Entries with parts and joints:
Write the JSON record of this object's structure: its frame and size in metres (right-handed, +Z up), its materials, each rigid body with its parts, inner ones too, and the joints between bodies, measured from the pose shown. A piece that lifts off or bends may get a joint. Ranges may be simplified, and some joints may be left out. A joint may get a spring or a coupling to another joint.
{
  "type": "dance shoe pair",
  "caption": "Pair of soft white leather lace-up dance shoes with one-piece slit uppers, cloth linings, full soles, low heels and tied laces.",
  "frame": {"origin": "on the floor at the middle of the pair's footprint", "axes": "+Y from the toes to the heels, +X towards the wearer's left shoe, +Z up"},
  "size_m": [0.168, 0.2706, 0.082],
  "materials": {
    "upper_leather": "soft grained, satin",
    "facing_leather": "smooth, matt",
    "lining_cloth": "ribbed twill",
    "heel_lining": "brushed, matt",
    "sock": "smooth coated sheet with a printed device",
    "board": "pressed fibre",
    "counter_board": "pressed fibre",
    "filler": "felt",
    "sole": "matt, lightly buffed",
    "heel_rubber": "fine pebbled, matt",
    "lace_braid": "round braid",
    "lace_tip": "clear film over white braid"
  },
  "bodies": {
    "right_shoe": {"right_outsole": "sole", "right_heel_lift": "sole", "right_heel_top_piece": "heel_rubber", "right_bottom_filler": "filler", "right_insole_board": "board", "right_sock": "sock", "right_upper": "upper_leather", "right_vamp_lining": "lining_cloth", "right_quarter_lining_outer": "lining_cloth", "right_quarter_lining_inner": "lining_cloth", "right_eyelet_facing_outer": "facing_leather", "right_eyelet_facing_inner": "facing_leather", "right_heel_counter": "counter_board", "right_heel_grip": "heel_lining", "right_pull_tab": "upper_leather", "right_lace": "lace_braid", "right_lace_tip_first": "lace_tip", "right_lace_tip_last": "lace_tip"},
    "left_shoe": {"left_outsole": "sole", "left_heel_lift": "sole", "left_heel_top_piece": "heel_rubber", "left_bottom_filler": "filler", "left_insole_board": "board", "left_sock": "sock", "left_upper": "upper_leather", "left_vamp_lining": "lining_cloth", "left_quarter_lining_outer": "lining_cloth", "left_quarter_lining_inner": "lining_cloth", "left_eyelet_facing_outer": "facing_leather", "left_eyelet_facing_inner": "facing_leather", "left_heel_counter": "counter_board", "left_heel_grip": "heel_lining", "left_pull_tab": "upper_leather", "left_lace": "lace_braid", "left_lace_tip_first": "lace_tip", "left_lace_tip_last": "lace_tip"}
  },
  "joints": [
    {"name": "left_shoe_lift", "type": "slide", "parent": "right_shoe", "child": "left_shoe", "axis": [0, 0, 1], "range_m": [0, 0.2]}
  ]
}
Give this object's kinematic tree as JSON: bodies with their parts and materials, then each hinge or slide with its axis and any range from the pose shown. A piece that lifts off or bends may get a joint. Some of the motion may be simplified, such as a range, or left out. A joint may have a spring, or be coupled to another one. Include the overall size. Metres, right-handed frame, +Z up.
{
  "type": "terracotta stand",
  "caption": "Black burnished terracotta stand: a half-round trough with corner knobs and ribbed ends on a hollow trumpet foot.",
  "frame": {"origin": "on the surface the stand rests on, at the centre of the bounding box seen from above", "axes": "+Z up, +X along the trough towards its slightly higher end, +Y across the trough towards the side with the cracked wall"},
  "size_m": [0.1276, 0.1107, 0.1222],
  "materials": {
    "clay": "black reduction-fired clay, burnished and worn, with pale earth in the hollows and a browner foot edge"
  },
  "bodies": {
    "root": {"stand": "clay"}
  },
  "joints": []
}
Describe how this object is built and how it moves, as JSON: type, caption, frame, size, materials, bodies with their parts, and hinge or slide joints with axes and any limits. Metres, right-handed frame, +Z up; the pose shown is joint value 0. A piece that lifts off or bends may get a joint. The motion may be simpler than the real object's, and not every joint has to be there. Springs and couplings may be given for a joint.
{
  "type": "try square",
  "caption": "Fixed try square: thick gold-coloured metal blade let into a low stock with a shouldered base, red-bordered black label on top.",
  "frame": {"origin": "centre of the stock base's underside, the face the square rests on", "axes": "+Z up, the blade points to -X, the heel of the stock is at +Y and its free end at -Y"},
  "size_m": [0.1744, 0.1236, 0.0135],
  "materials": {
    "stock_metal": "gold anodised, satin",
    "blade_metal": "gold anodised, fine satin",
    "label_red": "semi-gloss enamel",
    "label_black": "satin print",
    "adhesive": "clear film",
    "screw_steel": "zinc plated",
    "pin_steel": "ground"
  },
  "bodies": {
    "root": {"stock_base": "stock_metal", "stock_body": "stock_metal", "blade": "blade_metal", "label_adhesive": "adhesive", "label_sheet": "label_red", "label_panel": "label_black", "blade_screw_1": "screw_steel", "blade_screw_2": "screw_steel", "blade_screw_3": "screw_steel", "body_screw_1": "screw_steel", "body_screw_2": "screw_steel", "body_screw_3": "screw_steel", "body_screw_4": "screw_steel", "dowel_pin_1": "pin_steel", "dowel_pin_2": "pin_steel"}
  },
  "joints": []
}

Job -> Print the whole listing exactly as it is.

Solution for this exercise ->
Write the JSON record of this object's structure: its frame and size in metres (right-handed, +Z up), its materials, each rigid body with its parts, inner ones too, and the joints between bodies, measured from the pose shown. A piece that lifts off or bends may get a joint. Ranges may be simplified, and some joints may be left out. A joint may get a spring or a coupling to another joint.
{
  "type": "dance shoe pair",
  "caption": "Pair of soft white leather lace-up dance shoes with one-piece slit uppers, cloth linings, full soles, low heels and tied laces.",
  "frame": {"origin": "on the floor at the middle of the pair's footprint", "axes": "+Y from the toes to the heels, +X towards the wearer's left shoe, +Z up"},
  "size_m": [0.168, 0.2706, 0.082],
  "materials": {
    "upper_leather": "soft grained, satin",
    "facing_leather": "smooth, matt",
    "lining_cloth": "ribbed twill",
    "heel_lining": "brushed, matt",
    "sock": "smooth coated sheet with a printed device",
    "board": "pressed fibre",
    "counter_board": "pressed fibre",
    "filler": "felt",
    "sole": "matt, lightly buffed",
    "heel_rubber": "fine pebbled, matt",
    "lace_braid": "round braid",
    "lace_tip": "clear film over white braid"
  },
  "bodies": {
    "right_shoe": {"right_outsole": "sole", "right_heel_lift": "sole", "right_heel_top_piece": "heel_rubber", "right_bottom_filler": "filler", "right_insole_board": "board", "right_sock": "sock", "right_upper": "upper_leather", "right_vamp_lining": "lining_cloth", "right_quarter_lining_outer": "lining_cloth", "right_quarter_lining_inner": "lining_cloth", "right_eyelet_facing_outer": "facing_leather", "right_eyelet_facing_inner": "facing_leather", "right_heel_counter": "counter_board", "right_heel_grip": "heel_lining", "right_pull_tab": "upper_leather", "right_lace": "lace_braid", "right_lace_tip_first": "lace_tip", "right_lace_tip_last": "lace_tip"},
    "left_shoe": {"left_outsole": "sole", "left_heel_lift": "sole", "left_heel_top_piece": "heel_rubber", "left_bottom_filler": "filler", "left_insole_board": "board", "left_sock": "sock", "left_upper": "upper_leather", "left_vamp_lining": "lining_cloth", "left_quarter_lining_outer": "lining_cloth", "left_quarter_lining_inner": "lining_cloth", "left_eyelet_facing_outer": "facing_leather", "left_eyelet_facing_inner": "facing_leather", "left_heel_counter": "counter_board", "left_heel_grip": "heel_lining", "left_pull_tab": "upper_leather", "left_lace": "lace_braid", "left_lace_tip_first": "lace_tip", "left_lace_tip_last": "lace_tip"}
  },
  "joints": [
    {"name": "left_shoe_lift", "type": "slide", "parent": "right_shoe", "child": "left_shoe", "axis": [0, 0, 1], "range_m": [0, 0.2]}
  ]
}
Give this object's kinematic tree as JSON: bodies with their parts and materials, then each hinge or slide with its axis and any range from the pose shown. A piece that lifts off or bends may get a joint. Some of the motion may be simplified, such as a range, or left out. A joint may have a spring, or be coupled to another one. Include the overall size. Metres, right-handed frame, +Z up.
{
  "type": "terracotta stand",
  "caption": "Black burnished terracotta stand: a half-round trough with corner knobs and ribbed ends on a hollow trumpet foot.",
  "frame": {"origin": "on the surface the stand rests on, at the centre of the bounding box seen from above", "axes": "+Z up, +X along the trough towards its slightly higher end, +Y across the trough towards the side with the cracked wall"},
  "size_m": [0.1276, 0.1107, 0.1222],
  "materials": {
    "clay": "black reduction-fired clay, burnished and worn, with pale earth in the hollows and a browner foot edge"
  },
  "bodies": {
    "root": {"stand": "clay"}
  },
  "joints": []
}
Describe how this object is built and how it moves, as JSON: type, caption, frame, size, materials, bodies with their parts, and hinge or slide joints with axes and any limits. Metres, right-handed frame, +Z up; the pose shown is joint value 0. A piece that lifts off or bends may get a joint. The motion may be simpler than the real object's, and not every joint has to be there. Springs and couplings may be given for a joint.
{
  "type": "try square",
  "caption": "Fixed try square: thick gold-coloured metal blade let into a low stock with a shouldered base, red-bordered black label on top.",
  "frame": {"origin": "centre of the stock base's underside, the face the square rests on", "axes": "+Z up, the blade points to -X, the heel of the stock is at +Y and its free end at -Y"},
  "size_m": [0.1744, 0.1236, 0.0135],
  "materials": {
    "stock_metal": "gold anodised, satin",
    "blade_metal": "gold anodised, fine satin",
    "label_red": "semi-gloss enamel",
    "label_black": "satin print",
    "adhesive": "clear film",
    "screw_steel": "zinc plated",
    "pin_steel": "ground"
  },
  "bodies": {
    "root": {"stock_base": "stock_metal", "stock_body": "stock_metal", "blade": "blade_metal", "label_adhesive": "adhesive", "label_sheet": "label_red", "label_panel": "label_black", "blade_screw_1": "screw_steel", "blade_screw_2": "screw_steel", "blade_screw_3": "screw_steel", "body_screw_1": "screw_steel", "body_screw_2": "screw_steel", "body_screw_3": "screw_steel", "body_screw_4": "screw_steel", "dowel_pin_1": "pin_steel", "dowel_pin_2": "pin_steel"}
  },
  "joints": []
}